Oregon moved first.
The Oregon Public Utility Commission reportedly adopted Schedule 96 on May 12, establishing a dedicated customer class for large-scale data centers in the Portland General Electric service area, according to Renewable Energy World’s coverage. If Oregon is indeed the first state utility commission to create a billing class specifically designed for AI data center operators, this is a regulatory template, not just a local tariff.

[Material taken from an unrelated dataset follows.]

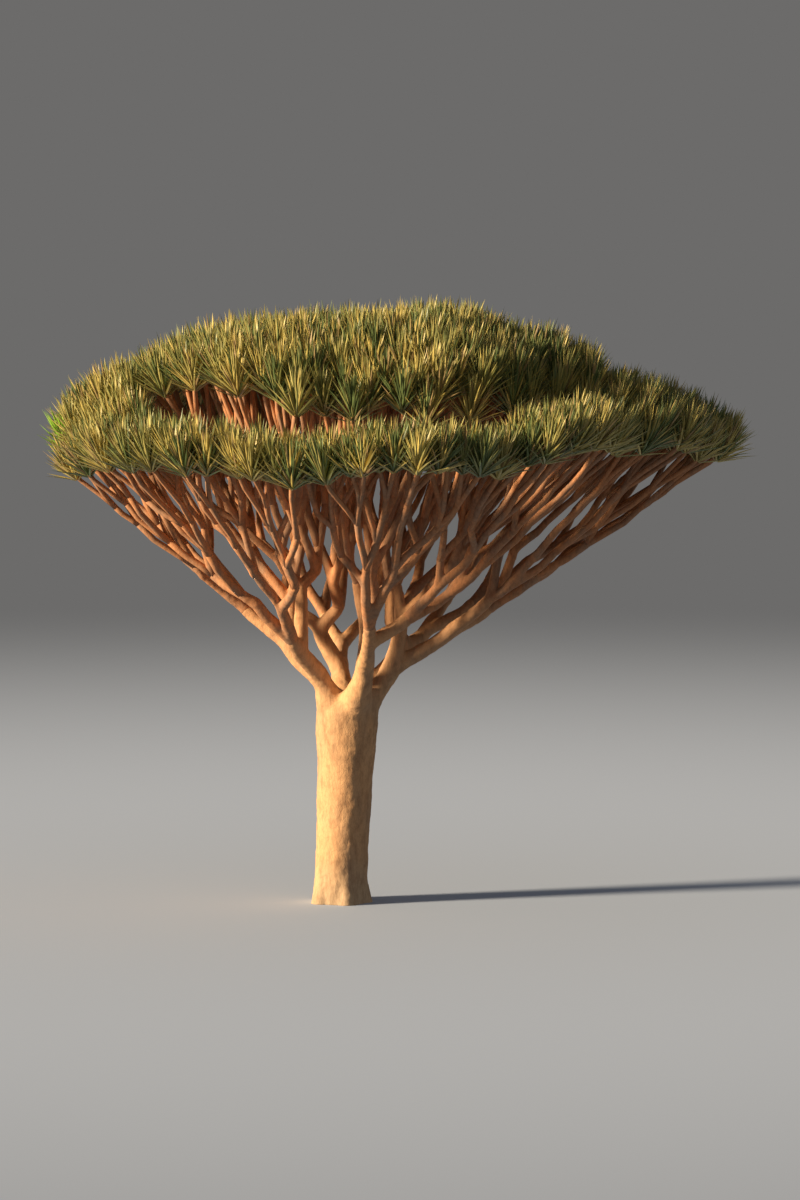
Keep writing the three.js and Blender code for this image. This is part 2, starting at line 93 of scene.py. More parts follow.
class Draw(IntEnum):
    """What each seeded draw is for, so that no two uses share a number."""

    FORK = 1
    SPLIT = 2
    SWAY_TURN = 3
    SWAY_SIZE = 4
    SCATTER_TURN = 5
    SCATTER_SIZE = 6
    TINT = 7
    SPIN = 8
    LEAF_TURN = 40
    LEAF_LEAN = 41
    LEAF_SIZE = 42
    LEAF_BEND = 43
    LEAF_TINT = 44


def draw(key: int | np.ndarray, use: Draw) -> float | np.ndarray:
    """A number from 0 to 1, always the same for one key and one use.

    Args:
        key: The number of a limb, rosette or leaf, or an array of them.
        use: What the draw is for.

    Returns:
        A number, or an array of one for each key.
    """

    def times(value: np.ndarray, factor: int) -> np.ndarray:
        """The product's last 32 bits."""
        return (value * np.uint64(factor)) & LAST_BITS

    mixed = times(np.asarray(key, np.uint64), KEY_FACTOR) ^ times(np.uint64(use), USE_FACTOR)
    for shift, factor in MIXING:
        mixed = times(mixed ^ (mixed >> np.uint64(shift)), factor)
    return (mixed ^ (mixed >> np.uint64(LAST_SHIFT))) / DRAWS


def blend(low: float, high: float, share: float | np.ndarray) -> float | np.ndarray:
    """The value at a share of the way from low to high."""
    return low + (high - low) * share


def angle_apart(a: float, b: float) -> float:
    """The smallest angle between two azimuths."""
    return abs(math.atan2(math.sin(a - b), math.cos(a - b)))


def mean_of(points: Sequence[Vector]) -> Vector:
    """The mean of some points."""
    return sum(points, Vector()) / len(points)


@dataclass(frozen=True)
class Tier:
    """A part of the crown that stands apart, flatter than the dome, with a gap between them."""

    azimuth: float = math.radians(-102)
    gap_width: float = math.radians(50)  # how far to each side of the azimuth the gap is whole
    flat_width: float = math.radians(42)
    fade: float = math.radians(28)  # how far beyond that it runs out
    share: float = 0.73  # of the crown's reach, where the gap is
    gap: float = 0.12  # how wide it is, as a share of the reach
    lift: float = 0.07
    flatness: float = 0.85  # how much of the dome's rise the tier lacks

    def strength(self, azimuth: float, width: float) -> float:
        """How much of the gap, or of the flatness, there is at an azimuth of the crown.

        Args:
            azimuth: The direction from the crown's middle.
            width: How far to each side of the tier's own azimuth the gap or flatness is whole.

        Returns:
            A share from 0 to 1.
        """
        left = width + self.fade - angle_apart(azimuth, self.azimuth)
        share = min(max(left / self.fade, 0.0), 1.0)
        return share * share * (3 - 2 * share)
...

The framework’s core mechanism is a minimum capacity payment. Data centers classified under Schedule 96 reportedly pay for at least 85% of their subscribed energy capacity regardless of actual consumption. That’s a departure from standard utility billing, where customers pay for what they use. The 85% floor ensures the grid infrastructure built to serve peak AI workloads gets funded even during periods of lower utilization — a direct response to the lumpy, high-peak demand profile of large-scale AI inference and training operations.
Oregon Data Center Billing: Before and After Schedule 96
A “Peak Growth Modifier” mechanism reportedly allocates grid infrastructure costs to the fastest-growing customer classes. In practice, that means data center operators — not residential or standard commercial ratepayers — bear the cost of grid upgrades their growth requires. Schedule 96 reportedly also includes provisions for special clean energy contracts, allowing data centers to directly support new clean energy infrastructure as part of their service agreement.
The math on the 85% floor matters. A data center subscribing to 100 megawatts of capacity pays for 85 megawatts minimum in every billing period, regardless of actual draw. For operators running variable AI workloads — inference demand spikes during peak usage windows, drops during off-peak — that minimum billing creates a predictable fixed cost that must be absorbed into the economics of every deployment decision in the PGE service area.
The real story is the cost-allocation logic, not just the tariff. The national policy conversation around AI infrastructure and grid capacity has centered largely on whether data centers should pay for the grid upgrades they require, or whether those costs get socialized across all ratepayers. Congress held a subcommittee hearing on AI power demand, permitting reform, and ratepayer protection earlier this year. Oregon’s Schedule 96 is the state-level answer to that question: a regulatory mechanism that keeps the cost with the customer driving the demand.
Who This Affects
What to watch
The OPUC official order and docket filing — the primary source that would confirm Schedule 96’s exact applicability threshold, effective date, and mechanism details. Other state utility commissions with high data center concentration (Virginia, Texas, Georgia, Arizona) should be monitored for similar proceedings. The White House ratepayer protection framework and hyperscaler capital infrastructure dynamics provide the federal backdrop against which Oregon’s state action sits.
Don’t bet on this staying a local Oregon story. The policy logic is exportable. Any state utility commission facing the same grid capacity pressure has the same regulatory toolkit available. Schedule 96 gives those commissions a named framework to cite.